The commission discussed the dredging of the King Salmon Fisherman’s Channel at the meeting, which is currently in the planning and permitting phases. PG&E has provided funds for the project, which the district will use to purchase its own dredge, something that Crider has long prioritized.
While in need of some repairs, the dredge will allow the district to follow a lighter-volume, more frequent dredging schedule with less environmental impact, as well as saving on the cost of contracting with an outside firm.
The commission also heard from Adam Wagschal of HT Harvey Associates, an Arcata-based ecological consulting firm, who predicted that eelgrass impacts would be a constraint on many activities, including dredging and aquaculture, unless a bay-wide strategy was adopted.
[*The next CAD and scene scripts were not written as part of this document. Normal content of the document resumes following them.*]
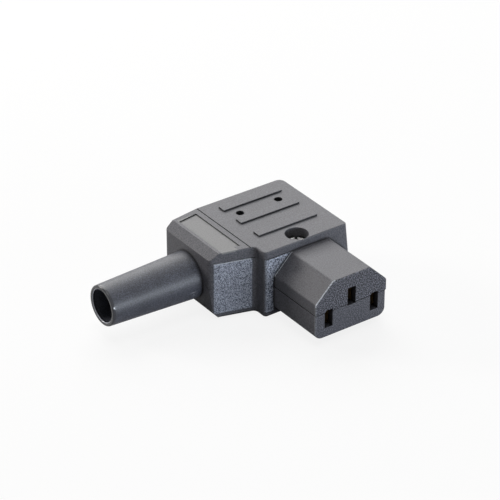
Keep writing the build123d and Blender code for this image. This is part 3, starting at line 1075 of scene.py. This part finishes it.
@dataclass
class SlottedScrew:
    """A cheese-head screw with a driver slot and a rolled thread.

    Attributes:
        seat: Centre of the seat under the head.
        shank_radius: Outer radius of the thread.
        shank_length: Length under the head.
        head_radius: Radius of the head.
        head_height: Height of the head.
        slot_width: Width of the driver slot.
        slot_depth: Depth of the driver slot.
        pitch: Rise of the thread for each turn.
        turn: Angle of the slot from +X, in degrees.
        edge_start: Where the small round along the head's edge starts, as a share of its radius.
        edge_drop: Fall of that round, as a share of the head's height.
        thread_start: Length under the head that has no thread, and over which the thread comes in.
        thread_depth: Depth of the thread, as a share of its pitch.
        tip_length: Length of the narrowed tip, as a share of the pitch.
        tip_share: Radius of the tip's end, as a share of the shank's.
        strips: Strips on each side of the driver slot.
        chord_points: Points along a strip.
        turn_rings: Rings for each turn of the thread.
        least_rings: Rings of the shortest shank.
        around: Points round the thread.
    """

    seat: Point
    shank_radius: float
    shank_length: float
    head_radius: float
    head_height: float
    slot_width: float
    slot_depth: float
    pitch: float = 0.5
    turn: float = 0.0
    edge_start: float = 0.86
    edge_drop: float = 0.12
    thread_start: float = 0.3
    thread_depth: float = 0.3
    tip_length: float = 0.5
    tip_share: float = 0.72
    strips: int = 16
    chord_points: int = 33
    turn_rings: int = 10
    least_rings: int = 12
    around: int = 72

    def head(self) -> tuple[np.ndarray, np.ndarray]:
        """Work out the head's top as strips across the slot, and its side down to the seat.

        Each strip is a chord of the head's circle; the strips beside the slot are doubled, so that
        its walls stand upright. A small round runs along the head's edge.

        Returns:
            Points and faces.
        """
        half = self.slot_width / 2 / self.head_radius
        side = np.sin(np.linspace(-np.pi / 2, -math.asin(half), self.strips))
        across = np.concatenate([side, [-half, half], -side[::-1]])
        depth = np.pad([self.slot_depth] * 2, self.strips)
        chord = np.linspace(-1, 1, self.chord_points)
        v, u = np.meshgrid(across, chord, indexing="ij")
        reach = np.sqrt(np.clip(1 - v**2, 0, 1))
        edge = np.hypot(u * reach, v)
        fall = np.clip((edge - self.edge_start) / (1 - self.edge_start), 0, 1) ** 2
        top = self.head_height - np.maximum(depth[:, None], self.edge_drop * self.head_height * fall)
        cos, sin = math.cos(math.radians(self.turn)), math.sin(math.radians(self.turn))
        along, beside = u * reach * self.head_radius, v * self.head_radius
        grid = np.stack([along * cos - beside * sin, along * sin + beside * cos, top], -1)
        rows, columns = v.shape
        index = np.arange(rows * columns).reshape(rows, columns)
        corners = (index[:-1, :-1], index[:-1, 1:], index[1:, 1:], index[1:, :-1])
        faces = np.stack(corners, -1).reshape(-1, 4)
        rim = np.concatenate([index[:, 0], index[::-1, -1]])
        points = grid.reshape(-1, 3)
        lower = points[rim].copy()
        lower[:, 2] = 0.0
        base = np.arange(len(rim)) + len(points)
        wall = np.stack([rim, np.roll(rim, -1), np.roll(base, -1), base], -1)
        return np.concatenate([points, lower]), np.concatenate([faces, wall])

    def shank(self) -> tuple[np.ndarray, np.ndarray]:
        """Work out the underside and the thread: the radius dips by a wave of height and angle together.

        Returns:
            Points and faces.
        """
        count = max(self.least_rings, int(self.shank_length / self.pitch * self.turn_rings))
        height = np.linspace(0, -self.shank_length, count)
        turn = np.linspace(0, 2 * np.pi, self.around, endpoint=False)
        z, angle = np.meshgrid(height, turn, indexing="ij")
        phase = z / self.pitch - angle / (2 * np.pi)
        fade = np.clip((-z - self.thread_start) / self.thread_start, 0, 1)
        wave = (1 - np.cos(2 * np.pi * phase)) / 2
        tip = np.clip((z + self.shank_length) / (self.tip_length * self.pitch), 0, 1)
        radius = self.shank_radius - self.thread_depth * self.pitch * fade * wave
        radius = radius * (self.tip_share + (1 - self.tip_share) * tip)
        rings = np.stack([radius * np.cos(angle), radius * np.sin(angle), z], -1)
        outer = np.stack([np.cos(turn), np.sin(turn), np.zeros_like(turn)], -1) * self.head_radius
        centre = np.repeat([[0.0, 0.0, -self.shank_length]], len(turn), axis=0)
        points = np.concatenate([outer[None], rings, centre[None]]).reshape(-1, 3)
        return points, grid_faces(count + 2, self.around)

    def surface(self) -> tuple[np.ndarray, np.ndarray]:
        """Join head and shank at the screw's place.

        Returns:
            Points and faces.
        """
        head_points, head_faces = self.head()
        shank_points, shank_faces = self.shank()
        points = np.concatenate([head_points, shank_points]) + np.array(self.seat)
        return points, np.concatenate([head_faces, shank_faces + len(head_points)])


@dataclass
class Fasteners:
    """All screws of the connector, one piece for each kind.

    Attributes:
        finish: The screws' finish.
        cover: Seat of the screw that holds the shells together.
        terminals: Seats of the terminal screws.
        clamps: Seats of the clamp screws.
        smooth_angle: Edges that turn less than this many degrees are shaded smooth.
    """

    finish: MetalFinish = MetalFinish(
        srgb(244, 243, 242), srgb(205, 202, 200), roughness=0.3, marks=0.5, dents=0.5, stretch=1.0
    )
    cover: Point = (-1.5, 20.75, 4.8)
    terminals: tuple[Point, ...] = ((-7.0, 25.5, 0.55), (7.0, 25.5, 0.55), (-1.15, 31.5, 4.55))
    clamps: tuple[Point, ...] = ((-17.1, 28.288, 5.0), (-17.1, 40.312, 5.0))
    smooth_angle: float = 32.0

    def groups(self) -> dict[str, list[SlottedScrew]]:
        """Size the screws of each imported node.

        Returns:
            The screws by the node's name.
        """
        large = {"slot_width": 0.8, "slot_depth": 0.8, "turn": 58.0}
        small = {"slot_width": 0.5, "slot_depth": 0.5}
        cover = {"shank_radius": 1.5, "shank_length": 10.5, "head_radius": 2.8, "head_height": 2.4}
        terminal = {"shank_radius": 1.2, "shank_length": 2.6, "head_radius": 1.9, "head_height": 1.1}
        clamp = {"shank_radius": 1.0, "shank_length": 7.0, "head_radius": 1.7, "head_height": 1.0}
        return {
            "cover_screw": [SlottedScrew(self.cover, **cover, **large)],
            "terminal_screws": [SlottedScrew(seat, **terminal, **small) for seat in self.terminals],
            "clamp_screws": [SlottedScrew(seat, **clamp, **small) for seat in self.clamps],
        }

    def dress(self) -> None:
        """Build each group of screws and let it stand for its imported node."""
        material = self.finish.build("zinc_steel")
        for node, screws in self.groups().items():
            points, faces, start = [], [], 0
            for screw in screws:
                some_points, some_faces = screw.surface()
                points.append(some_points)
                faces.append(some_faces + start)
                start += len(some_points)
            points, faces = np.concatenate(points), np.concatenate(faces)
            piece = mesh_object(node + "_threaded", points, faces, self.smooth_angle)
            wear(piece, material)
            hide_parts(node)


@dataclass
class InnerParts:
    """Contacts, terminals and clamp bar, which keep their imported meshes.

    Attributes:
        contact: Finish of the contacts.
        terminal: Finish of the terminals.
        clamp: Finish of the clamp bar.
    """

    contact: MetalFinish = MetalFinish(srgb(116, 98, 70), srgb(70, 57, 42), roughness=0.42)
    terminal: MetalFinish = MetalFinish(
        srgb(206, 172, 104), srgb(146, 112, 60), roughness=0.34, marks=0.2
    )
    clamp: ClampFinish = field(default_factory=ClampFinish)

    def dress(self, nodes: dict[str, bpy.types.Object]) -> None:
        """Give each inner part its finish.

        Args:
            nodes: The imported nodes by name.
        """
        finishes = (
            (NodeSet.CONTACTS, self.contact.build("contact_brass")),
            (NodeSet.TERMINALS, self.terminal.build("terminal_brass")),
            (NodeSet.CLAMP, self.clamp.build("clamp_plastic")),
        )
        for group, material in finishes:
            for name in group.value:
                assign(nodes[name], material)


@dataclass(frozen=True)
class SoftLight:
    """A soft lamp that points at the connector.

    Attributes:
        name: The lamp's name.
        place: Where it stands, in metres.
        size: Its width, in metres.
        power: Its power in watts.
        colour: Its colour.
        height: Its height, in metres, where it isn't square.
    """

    name: str
    place: Point
    size: float
    power: float
    colour: Colour = (1.0, 1.0, 1.0)
    height: float | None = None

    def build(self, target: Vector) -> None:
        """Make the lamp and turn it to the target.

        Args:
            target: The place that it points at.
        """
        lamp = bpy.data.lights.new(self.name, "AREA")
        lamp.shape = "RECTANGLE"
        lamp.size = self.size
        lamp.size_y = self.height or self.size
        lamp.energy = self.power
        lamp.color = self.colour
        holder = bpy.data.objects.new(self.name, lamp)
        holder.location = self.place
        holder.rotation_euler = (target - Vector(self.place)).to_track_quat("-Z", "Y").to_euler()
        bpy.context.scene.collection.objects.link(holder)


@dataclass
class Studio:
    """Pale floor, soft lamps, white surroundings and the camera.

    Attributes:
        floor_height: Height of the floor, in metres.
        floor_colour: Colour of the floor as the lens sees it.
        table_colour: Colour of the floor as it lights the connector.
        floor_half: Half of the floor's side, in metres.
        floor_glow: Share of white that the lens sees in the floor, whatever light falls on it.
        ambient: Brightness of the surroundings as they light the object.
        lamps: The lamps.
        target: Where the lamps point, in metres.
        camera_place: Where the camera stands, in metres.
        camera_right: Direction to the right of the view.
        camera_up: Direction to the top of the view.
        lens: Focal length.
        sensor: Width of the sensor.
        near: Distance from which the camera sees, in metres.
    """

    floor_height: float = -0.0092
    floor_colour: Colour = (0.9, 0.9, 0.9)
    table_colour: Colour = (0.33, 0.33, 0.35)
    floor_half: float = 3.0
    floor_glow: float = 0.85
    ambient: float = 0.07
    lamps: tuple[SoftLight, ...] = (
        SoftLight("back_lamp", (0.30, 0.72, 0.62), size=0.9, power=9.0, colour=(1.0, 0.995, 0.985)),
        SoftLight("side_lamp", (-0.58, 0.78, 0.30), size=0.3, power=5.0, colour=(1.0, 0.97, 0.93)),
        SoftLight(
            "front_lamp", (0.20, -0.79, 0.06), size=0.5, power=4.8, colour=(0.84, 0.91, 1.0), height=0.13
        ),
        SoftLight("overhead_lamp", (-0.02, 0.0, 0.9), size=0.35, power=2.0),
    )
    target: Point = (-0.02, 0.02, 0.0)
    camera_place: Point = (-0.3214, -0.4075, 0.3278)
    camera_right: Point = (0.8140, -0.5809, 0.0)
    camera_up: Point = (0.3004, 0.4209, 0.8559)
    lens: float = 180.15
    sensor: float = 36.0
    near: float = 0.01

    def build(self) -> None:
        """Make the floor, the lamps, the world and the camera."""
        self.floor()
        for lamp in self.lamps:
            lamp.build(Vector(self.target))
        self.world()
        self.camera()

    def floor(self) -> None:
        """Lay a large pale floor under the connector."""
        corners = np.array([(-1, -1, 0), (1, -1, 0), (1, 1, 0), (-1, 1, 0)]) * self.floor_half
        mesh = bpy.data.meshes.new("floor")
        mesh.from_pydata((corners + (0, 0, self.floor_height)).tolist(), [], [(0, 1, 2, 3)])
        plane = bpy.data.objects.new("floor", mesh)
        bpy.context.scene.collection.objects.link(plane)
        graph = Graph("floor_paper")
        seen = graph.node("ShaderNodeLightPath").outputs["Is Camera Ray"]
        colour = graph.colour(self.shown(graph), self.table_colour, self.floor_colour)
        paper = graph.node("ShaderNodeBsdfDiffuse", Color=colour)
        white = graph.node("ShaderNodeEmission", Color=WHITE, Strength=1.0)
        mix = graph.node("ShaderNodeMixShader", Fac=graph.times(seen, self.floor_glow))
        graph.fill(mix.inputs[1], paper.outputs[0])
        graph.fill(mix.inputs[2], white.outputs[0])
        graph.node("ShaderNodeOutputMaterial", Surface=mix.outputs[0])
        mesh.materials.append(graph.material)

    @staticmethod
    def shown(graph: Graph) -> Socket:
        """Tell what the lens sees, by itself or in gloss and glass, from light on the object.

        Args:
            graph: The material or world being made.

        Returns:
            1 for what the lens sees, and 0 for light on the object.
        """
        path = graph.node("ShaderNodeLightPath")
        found = graph.math("MAXIMUM", path.outputs["Is Camera Ray"], path.outputs["Is Glossy Ray"])
        return graph.math("MAXIMUM", found, path.outputs["Is Transmission Ray"])

    def world(self) -> None:
        """Surround the scene with white for the lens and gloss, and a plain light level for the rest."""
        world = bpy.data.worlds.new("surroundings")
        bpy.context.scene.world = world
        world.use_nodes = True
        graph = Graph.of_world(world)
        strength = graph.spread(self.shown(graph), (0.0, 1.0), (self.ambient, 1.0))
        background = graph.node("ShaderNodeBackground", Color=WHITE, Strength=strength)
        graph.node("ShaderNodeOutputWorld", Surface=background.outputs[0])

    def camera(self) -> None:
        """Stand the camera where the photograph was taken from."""
        right = Vector(self.camera_right).normalized()
        up = Vector(self.camera_up).normalized()
        back = right.cross(up)
        up = back.cross(right)
        turn = Matrix((right, up, back)).transposed().to_4x4()
        lens = bpy.data.cameras.new("camera")
        lens.lens = self.lens
        lens.sensor_width = self.sensor
        lens.clip_start = self.near
        holder = bpy.data.objects.new("camera", lens)
        holder.matrix_world = Matrix.Translation(self.camera_place) @ turn
        bpy.context.scene.collection.objects.link(holder)
        bpy.context.scene.camera = holder


def plain(bounds: object) -> list[list[float]]:
    """Return a pair of corners as plain lists of numbers."""
    low, high = bounds
    return [[float(part) for part in low], [float(part) for part in high]]


def main() -> None:
    """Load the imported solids, dress them and set up the view."""
    logging.basicConfig(level=logging.INFO, format="%(name)s %(message)s")
    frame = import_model()
    nodes = frame["nodes"]
    bpy.context.scene.view_settings.view_transform = "Standard"
    Studio().build()
    Housing().dress(nodes)
    BendSleeve().dress()
    Fasteners().dress()
    InnerParts().dress(nodes)
    bpy.context.view_layer.update()


if __name__ == "__main__":
    main()
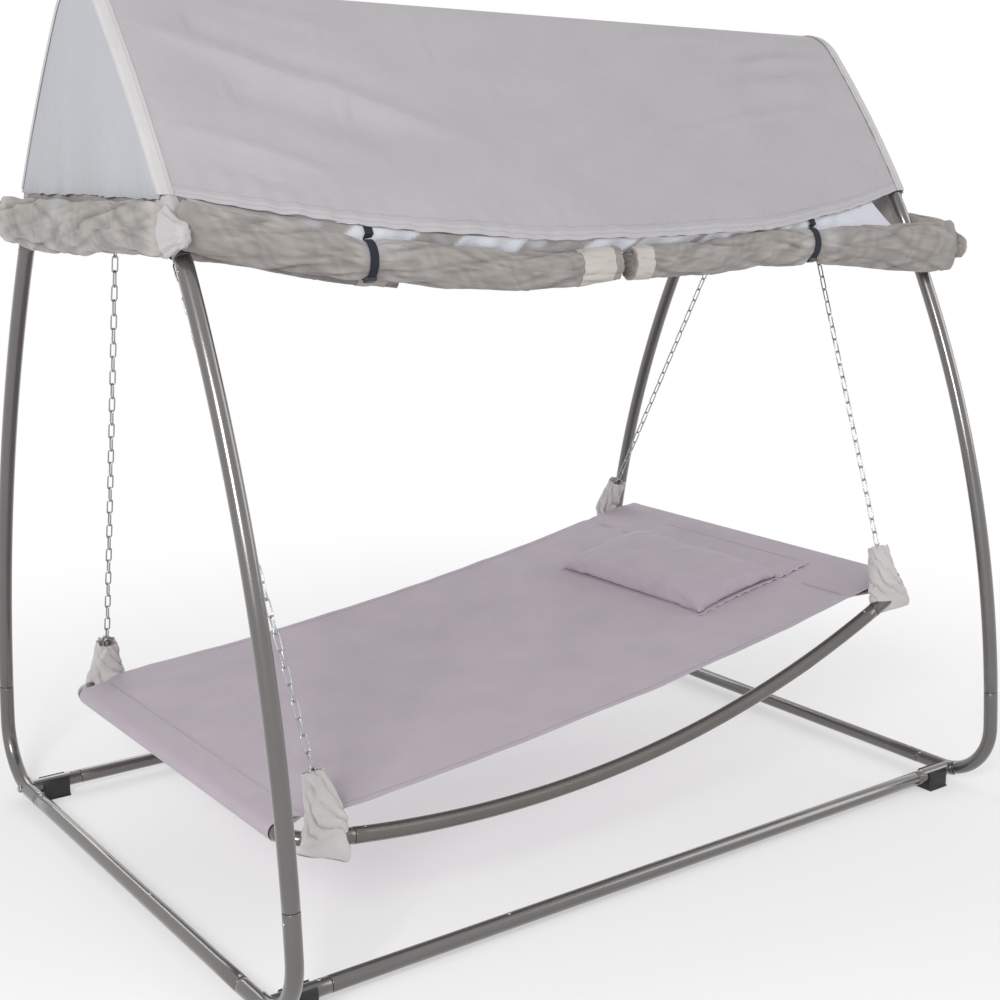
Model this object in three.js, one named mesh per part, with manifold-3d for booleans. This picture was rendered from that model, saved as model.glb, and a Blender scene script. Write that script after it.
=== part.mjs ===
// Canopy hammock: a fabric bed slung on four chains under a gable roof, inside a bolted tube stand.
// Millimetres, +Z up, floor at z = 0. X runs from the foot end (-X) to the head end (+X), and the
// near side is -Y. The stand is symmetric in X and Y. The bed hangs lower at its foot end.
import * as THREE from 'three';
import { mergeVertices } from 'three/addons/utils/BufferGeometryUtils.js';
import Module from 'manifold-3d';

const wasm = await Module();
wasm.setup();

// Steel tube of the stand and of the bed frame
const TUBE_R = 19;
const TUBE_WALL = 1.5;
const TUBE_SIDES = 8;
const BORE_R = TUBE_R - TUBE_WALL;
const SEAT_GAP = 0.3;
const SPIGOT_LENGTH = 55;
const NECK_LENGTH = 8;
const SPIGOT_PLAY = 0.9;
const SPIGOT_R = BORE_R * Math.cos(Math.PI / TUBE_SIDES) - SPIGOT_PLAY;
const SOCKET_LENGTH = SPIGOT_LENGTH + 5;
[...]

The commission voted during the meeting to contribute $10,000 towards the Humboldt Bay Eelgrass Management Workshop, which will be held this year in lieu of the Humboldt Bay Symposium.
Crider also suggested at the meeting some revisions to staff job classification descriptions, including changing his title to executive director, the addition of an assistant executive director and the consolidation and name change of some other positions.
Possible support for the Samoa Fire District, renovation of the Chevron Dock, expenditures related to the pulp mill outfall line and the equipment necessary to operate the Fields Landing Boat Yard were also discussed.